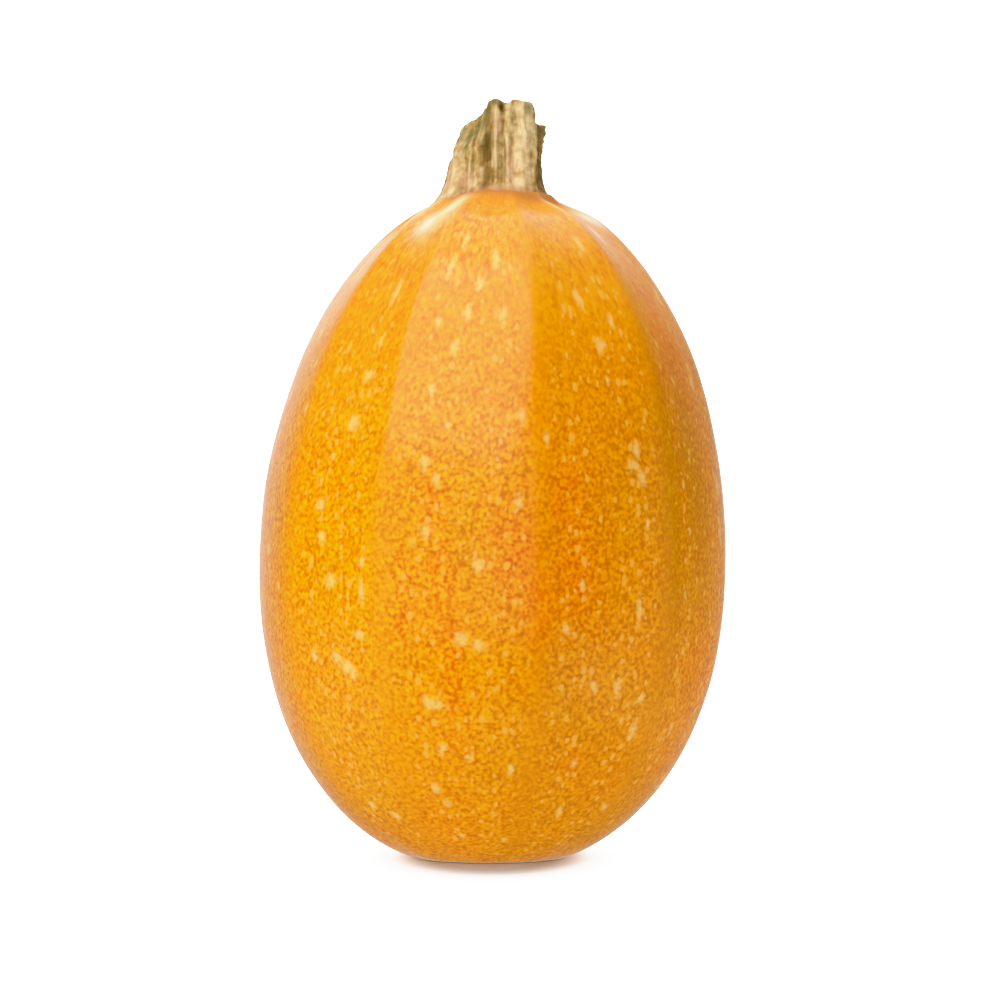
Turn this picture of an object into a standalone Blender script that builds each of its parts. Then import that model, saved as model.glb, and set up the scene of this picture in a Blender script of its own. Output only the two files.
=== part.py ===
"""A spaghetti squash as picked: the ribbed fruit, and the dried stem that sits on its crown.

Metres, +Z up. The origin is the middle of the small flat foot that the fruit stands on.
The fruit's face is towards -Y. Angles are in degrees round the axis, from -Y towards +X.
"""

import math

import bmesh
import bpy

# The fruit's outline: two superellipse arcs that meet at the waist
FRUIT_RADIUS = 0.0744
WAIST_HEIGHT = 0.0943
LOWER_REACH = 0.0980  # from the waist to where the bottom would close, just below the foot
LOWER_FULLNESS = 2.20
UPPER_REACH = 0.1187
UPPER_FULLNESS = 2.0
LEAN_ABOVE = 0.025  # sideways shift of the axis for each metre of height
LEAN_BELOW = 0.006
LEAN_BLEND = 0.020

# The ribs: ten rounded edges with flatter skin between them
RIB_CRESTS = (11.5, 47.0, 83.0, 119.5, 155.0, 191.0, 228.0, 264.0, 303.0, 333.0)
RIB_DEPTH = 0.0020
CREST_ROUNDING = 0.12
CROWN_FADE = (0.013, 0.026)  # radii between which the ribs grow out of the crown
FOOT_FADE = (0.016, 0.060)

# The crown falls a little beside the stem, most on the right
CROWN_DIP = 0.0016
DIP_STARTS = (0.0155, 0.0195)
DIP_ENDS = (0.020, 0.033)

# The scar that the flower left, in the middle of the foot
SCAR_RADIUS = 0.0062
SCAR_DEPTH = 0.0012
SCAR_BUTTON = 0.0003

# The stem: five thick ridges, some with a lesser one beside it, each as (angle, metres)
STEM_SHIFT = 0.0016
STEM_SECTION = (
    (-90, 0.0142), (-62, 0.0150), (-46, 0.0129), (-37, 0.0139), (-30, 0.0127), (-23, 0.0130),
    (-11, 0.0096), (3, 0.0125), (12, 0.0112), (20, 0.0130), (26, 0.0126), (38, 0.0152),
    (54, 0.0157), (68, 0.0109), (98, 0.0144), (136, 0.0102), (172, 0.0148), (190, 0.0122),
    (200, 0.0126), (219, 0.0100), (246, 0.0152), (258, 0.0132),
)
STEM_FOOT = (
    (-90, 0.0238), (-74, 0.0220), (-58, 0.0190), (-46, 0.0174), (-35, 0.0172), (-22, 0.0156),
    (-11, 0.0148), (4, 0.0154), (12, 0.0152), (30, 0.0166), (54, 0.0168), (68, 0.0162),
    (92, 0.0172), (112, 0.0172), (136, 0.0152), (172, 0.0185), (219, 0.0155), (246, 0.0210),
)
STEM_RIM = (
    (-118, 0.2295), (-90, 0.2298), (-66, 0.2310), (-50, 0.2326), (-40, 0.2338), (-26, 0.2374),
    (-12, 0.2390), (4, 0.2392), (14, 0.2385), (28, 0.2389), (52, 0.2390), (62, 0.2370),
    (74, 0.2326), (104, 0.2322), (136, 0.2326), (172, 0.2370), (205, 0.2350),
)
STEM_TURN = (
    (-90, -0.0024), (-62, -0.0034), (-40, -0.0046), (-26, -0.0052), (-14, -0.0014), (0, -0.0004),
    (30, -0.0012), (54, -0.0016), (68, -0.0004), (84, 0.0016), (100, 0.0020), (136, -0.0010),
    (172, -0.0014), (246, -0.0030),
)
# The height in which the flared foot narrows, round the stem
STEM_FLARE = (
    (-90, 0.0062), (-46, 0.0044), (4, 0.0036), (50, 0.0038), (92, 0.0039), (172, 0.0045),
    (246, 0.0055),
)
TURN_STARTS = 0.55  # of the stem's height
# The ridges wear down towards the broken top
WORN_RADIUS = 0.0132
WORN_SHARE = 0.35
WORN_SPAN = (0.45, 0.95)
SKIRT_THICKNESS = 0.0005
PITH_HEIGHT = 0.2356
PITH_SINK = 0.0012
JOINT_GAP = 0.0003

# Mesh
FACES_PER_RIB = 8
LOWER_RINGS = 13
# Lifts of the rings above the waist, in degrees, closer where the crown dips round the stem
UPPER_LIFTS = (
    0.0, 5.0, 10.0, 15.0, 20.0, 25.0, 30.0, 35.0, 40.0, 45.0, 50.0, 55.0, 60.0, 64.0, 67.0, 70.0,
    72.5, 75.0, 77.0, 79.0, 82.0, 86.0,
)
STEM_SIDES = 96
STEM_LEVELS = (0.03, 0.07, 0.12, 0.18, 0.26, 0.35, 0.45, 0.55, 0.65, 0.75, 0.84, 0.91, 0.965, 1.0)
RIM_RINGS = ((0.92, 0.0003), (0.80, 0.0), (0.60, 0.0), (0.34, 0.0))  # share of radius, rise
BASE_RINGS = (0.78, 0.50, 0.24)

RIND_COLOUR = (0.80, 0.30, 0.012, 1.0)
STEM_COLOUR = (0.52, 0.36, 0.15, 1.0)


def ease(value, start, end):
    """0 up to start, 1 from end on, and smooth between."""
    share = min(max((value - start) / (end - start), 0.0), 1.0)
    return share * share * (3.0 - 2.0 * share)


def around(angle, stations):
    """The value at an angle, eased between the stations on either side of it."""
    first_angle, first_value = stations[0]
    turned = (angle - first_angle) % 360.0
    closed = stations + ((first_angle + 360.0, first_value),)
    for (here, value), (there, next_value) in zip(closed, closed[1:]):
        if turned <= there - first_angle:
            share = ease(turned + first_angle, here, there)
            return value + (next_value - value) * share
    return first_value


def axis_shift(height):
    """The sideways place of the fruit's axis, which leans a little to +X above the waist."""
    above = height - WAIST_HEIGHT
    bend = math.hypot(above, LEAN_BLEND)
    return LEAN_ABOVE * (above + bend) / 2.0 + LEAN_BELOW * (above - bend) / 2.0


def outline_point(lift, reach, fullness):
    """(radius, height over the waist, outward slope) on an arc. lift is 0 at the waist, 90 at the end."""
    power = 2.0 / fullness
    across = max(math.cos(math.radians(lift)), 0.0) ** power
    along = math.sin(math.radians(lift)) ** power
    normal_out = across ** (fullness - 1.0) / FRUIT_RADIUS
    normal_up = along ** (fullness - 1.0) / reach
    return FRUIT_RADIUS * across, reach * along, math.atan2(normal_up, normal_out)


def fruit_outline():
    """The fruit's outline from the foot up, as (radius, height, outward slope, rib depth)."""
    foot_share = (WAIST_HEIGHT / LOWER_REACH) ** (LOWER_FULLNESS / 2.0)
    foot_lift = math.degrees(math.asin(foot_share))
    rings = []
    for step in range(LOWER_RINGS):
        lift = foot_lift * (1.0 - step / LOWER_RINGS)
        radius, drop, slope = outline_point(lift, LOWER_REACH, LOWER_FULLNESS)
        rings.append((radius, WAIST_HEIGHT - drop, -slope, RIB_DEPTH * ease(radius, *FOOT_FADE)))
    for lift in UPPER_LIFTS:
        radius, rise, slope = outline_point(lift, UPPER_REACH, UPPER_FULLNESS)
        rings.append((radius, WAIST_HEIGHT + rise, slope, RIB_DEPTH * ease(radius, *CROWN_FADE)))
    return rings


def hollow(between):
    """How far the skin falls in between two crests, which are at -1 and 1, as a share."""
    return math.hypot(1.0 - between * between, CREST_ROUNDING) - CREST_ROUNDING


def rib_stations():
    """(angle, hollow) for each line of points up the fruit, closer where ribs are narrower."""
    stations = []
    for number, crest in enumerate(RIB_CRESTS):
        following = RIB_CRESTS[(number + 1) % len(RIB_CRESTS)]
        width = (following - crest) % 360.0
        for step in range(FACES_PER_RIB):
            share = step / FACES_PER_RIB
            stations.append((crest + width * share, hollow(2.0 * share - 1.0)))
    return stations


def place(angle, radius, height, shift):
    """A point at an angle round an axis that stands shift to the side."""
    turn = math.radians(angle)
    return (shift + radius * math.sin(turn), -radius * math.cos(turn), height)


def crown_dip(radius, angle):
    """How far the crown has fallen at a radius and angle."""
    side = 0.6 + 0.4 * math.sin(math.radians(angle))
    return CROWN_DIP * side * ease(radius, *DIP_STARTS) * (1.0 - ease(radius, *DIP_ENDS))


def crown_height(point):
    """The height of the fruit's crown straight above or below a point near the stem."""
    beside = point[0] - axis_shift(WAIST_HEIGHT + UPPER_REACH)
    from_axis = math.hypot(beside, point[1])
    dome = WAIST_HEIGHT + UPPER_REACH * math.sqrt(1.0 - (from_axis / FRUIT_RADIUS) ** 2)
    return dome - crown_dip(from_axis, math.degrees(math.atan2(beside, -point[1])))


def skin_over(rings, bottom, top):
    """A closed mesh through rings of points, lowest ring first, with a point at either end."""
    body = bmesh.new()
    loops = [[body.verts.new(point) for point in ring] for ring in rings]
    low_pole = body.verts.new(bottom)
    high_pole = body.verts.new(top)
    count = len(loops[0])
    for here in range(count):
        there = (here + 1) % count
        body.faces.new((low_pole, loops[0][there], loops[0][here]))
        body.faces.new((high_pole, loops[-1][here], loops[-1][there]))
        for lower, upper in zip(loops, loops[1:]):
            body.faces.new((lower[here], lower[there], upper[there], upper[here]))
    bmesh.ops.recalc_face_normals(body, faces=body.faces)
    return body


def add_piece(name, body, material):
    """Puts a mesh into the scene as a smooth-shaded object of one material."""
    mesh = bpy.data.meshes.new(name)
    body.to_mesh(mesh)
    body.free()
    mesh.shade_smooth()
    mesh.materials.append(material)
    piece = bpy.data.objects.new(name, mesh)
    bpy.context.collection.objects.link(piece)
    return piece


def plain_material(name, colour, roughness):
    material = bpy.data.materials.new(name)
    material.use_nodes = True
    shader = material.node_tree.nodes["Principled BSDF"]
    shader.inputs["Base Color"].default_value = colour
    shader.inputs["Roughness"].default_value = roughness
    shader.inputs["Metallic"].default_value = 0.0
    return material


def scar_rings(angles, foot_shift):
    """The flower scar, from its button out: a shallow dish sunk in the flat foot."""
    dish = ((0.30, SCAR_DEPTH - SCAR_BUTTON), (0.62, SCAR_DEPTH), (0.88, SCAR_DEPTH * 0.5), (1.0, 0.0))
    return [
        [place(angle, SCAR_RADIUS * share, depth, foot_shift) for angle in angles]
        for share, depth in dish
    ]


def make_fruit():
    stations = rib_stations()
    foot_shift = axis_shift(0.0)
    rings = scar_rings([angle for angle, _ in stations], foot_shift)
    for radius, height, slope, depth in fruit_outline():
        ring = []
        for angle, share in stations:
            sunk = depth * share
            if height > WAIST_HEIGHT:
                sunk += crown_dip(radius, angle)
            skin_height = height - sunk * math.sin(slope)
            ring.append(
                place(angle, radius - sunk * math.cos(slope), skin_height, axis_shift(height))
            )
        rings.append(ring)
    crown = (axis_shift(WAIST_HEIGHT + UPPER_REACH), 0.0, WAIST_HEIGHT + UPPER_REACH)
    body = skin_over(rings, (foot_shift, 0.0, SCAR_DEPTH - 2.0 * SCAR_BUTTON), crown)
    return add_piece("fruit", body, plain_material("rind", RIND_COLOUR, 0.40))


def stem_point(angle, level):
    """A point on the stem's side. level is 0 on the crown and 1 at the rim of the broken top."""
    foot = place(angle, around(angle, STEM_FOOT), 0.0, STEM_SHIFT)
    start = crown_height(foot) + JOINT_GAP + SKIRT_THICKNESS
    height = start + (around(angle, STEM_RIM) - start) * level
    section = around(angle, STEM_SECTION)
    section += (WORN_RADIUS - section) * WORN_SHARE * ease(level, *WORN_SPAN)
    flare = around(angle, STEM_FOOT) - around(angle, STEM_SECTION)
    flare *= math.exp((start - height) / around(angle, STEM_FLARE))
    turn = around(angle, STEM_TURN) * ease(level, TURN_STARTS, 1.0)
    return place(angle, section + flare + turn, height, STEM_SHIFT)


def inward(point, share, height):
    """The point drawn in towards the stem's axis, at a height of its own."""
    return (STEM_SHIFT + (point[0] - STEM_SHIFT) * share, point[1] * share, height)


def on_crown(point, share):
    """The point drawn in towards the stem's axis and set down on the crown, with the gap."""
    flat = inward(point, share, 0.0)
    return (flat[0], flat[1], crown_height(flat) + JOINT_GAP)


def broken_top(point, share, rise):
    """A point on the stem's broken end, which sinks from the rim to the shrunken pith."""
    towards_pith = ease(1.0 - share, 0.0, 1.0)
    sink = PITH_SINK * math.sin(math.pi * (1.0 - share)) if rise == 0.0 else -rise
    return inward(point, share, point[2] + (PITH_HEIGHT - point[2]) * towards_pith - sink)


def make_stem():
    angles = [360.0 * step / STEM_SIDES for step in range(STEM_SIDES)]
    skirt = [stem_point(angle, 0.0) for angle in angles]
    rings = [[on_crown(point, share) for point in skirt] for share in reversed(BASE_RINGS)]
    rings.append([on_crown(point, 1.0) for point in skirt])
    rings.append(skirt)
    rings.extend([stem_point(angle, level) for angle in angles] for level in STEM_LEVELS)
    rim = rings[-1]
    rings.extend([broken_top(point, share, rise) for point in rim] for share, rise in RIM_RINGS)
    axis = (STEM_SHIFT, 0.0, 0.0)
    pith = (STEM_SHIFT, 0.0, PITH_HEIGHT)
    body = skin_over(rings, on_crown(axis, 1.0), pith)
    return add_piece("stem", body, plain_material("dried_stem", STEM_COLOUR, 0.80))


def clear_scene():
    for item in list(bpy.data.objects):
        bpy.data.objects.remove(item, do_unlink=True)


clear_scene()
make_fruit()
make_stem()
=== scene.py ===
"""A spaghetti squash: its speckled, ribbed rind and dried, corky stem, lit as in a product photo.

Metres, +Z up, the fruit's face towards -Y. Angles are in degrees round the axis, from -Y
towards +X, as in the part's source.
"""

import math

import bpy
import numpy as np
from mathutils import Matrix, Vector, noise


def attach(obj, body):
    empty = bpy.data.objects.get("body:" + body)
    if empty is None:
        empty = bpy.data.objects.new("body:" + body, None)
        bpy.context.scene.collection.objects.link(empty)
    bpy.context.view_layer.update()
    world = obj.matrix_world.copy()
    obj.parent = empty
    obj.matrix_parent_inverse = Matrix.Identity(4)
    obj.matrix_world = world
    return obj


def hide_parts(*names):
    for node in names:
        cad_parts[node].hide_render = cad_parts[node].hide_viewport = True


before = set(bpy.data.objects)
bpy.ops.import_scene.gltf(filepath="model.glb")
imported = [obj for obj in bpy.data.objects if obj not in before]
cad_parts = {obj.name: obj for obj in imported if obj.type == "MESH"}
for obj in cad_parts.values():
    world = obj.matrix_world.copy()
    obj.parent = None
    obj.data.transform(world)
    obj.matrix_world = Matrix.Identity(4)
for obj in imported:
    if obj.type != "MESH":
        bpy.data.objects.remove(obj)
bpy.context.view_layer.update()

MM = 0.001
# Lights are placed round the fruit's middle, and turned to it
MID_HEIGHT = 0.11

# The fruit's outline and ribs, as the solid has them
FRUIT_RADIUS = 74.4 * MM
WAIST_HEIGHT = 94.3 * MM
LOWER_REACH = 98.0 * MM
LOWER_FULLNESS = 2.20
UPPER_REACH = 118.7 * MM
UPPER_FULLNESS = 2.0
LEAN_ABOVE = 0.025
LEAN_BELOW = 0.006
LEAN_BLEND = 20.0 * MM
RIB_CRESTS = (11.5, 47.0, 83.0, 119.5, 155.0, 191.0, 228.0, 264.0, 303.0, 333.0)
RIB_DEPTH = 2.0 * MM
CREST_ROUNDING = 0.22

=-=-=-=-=

Every line from the one containing "rings.extend([broken_top(point, share, rise)" through the one containing "bpy.data.objects.remove(obj)" is to be given again exactly, both ends included, and no line outside that range.

• [Exercise output]
    rings.extend([broken_top(point, share, rise) for point in rim] for share, rise in RIM_RINGS)
    axis = (STEM_SHIFT, 0.0, 0.0)
    pith = (STEM_SHIFT, 0.0, PITH_HEIGHT)
    body = skin_over(rings, on_crown(axis, 1.0), pith)
    return add_piece("stem", body, plain_material("dried_stem", STEM_COLOUR, 0.80))


def clear_scene():
    for item in list(bpy.data.objects):
        bpy.data.objects.remove(item, do_unlink=True)


clear_scene()
make_fruit()
make_stem()
=== scene.py ===
"""A spaghetti squash: its speckled, ribbed rind and dried, corky stem, lit as in a product photo.

Metres, +Z up, the fruit's face towards -Y. Angles are in degrees round the axis, from -Y
towards +X, as in the part's source.
"""

import math

import bpy
import numpy as np
from mathutils import Matrix, Vector, noise


def attach(obj, body):
    empty = bpy.data.objects.get("body:" + body)
    if empty is None:
        empty = bpy.data.objects.new("body:" + body, None)
        bpy.context.scene.collection.objects.link(empty)
    bpy.context.view_layer.update()
    world = obj.matrix_world.copy()
    obj.parent = empty
    obj.matrix_parent_inverse = Matrix.Identity(4)
    obj.matrix_world = world
    return obj


def hide_parts(*names):
    for node in names:
        cad_parts[node].hide_render = cad_parts[node].hide_viewport = True


before = set(bpy.data.objects)
bpy.ops.import_scene.gltf(filepath="model.glb")
imported = [obj for obj in bpy.data.objects if obj not in before]
cad_parts = {obj.name: obj for obj in imported if obj.type == "MESH"}
for obj in cad_parts.values():
    world = obj.matrix_world.copy()
    obj.parent = None
    obj.data.transform(world)
    obj.matrix_world = Matrix.Identity(4)
for obj in imported:
    if obj.type != "MESH":
        bpy.data.objects.remove(obj)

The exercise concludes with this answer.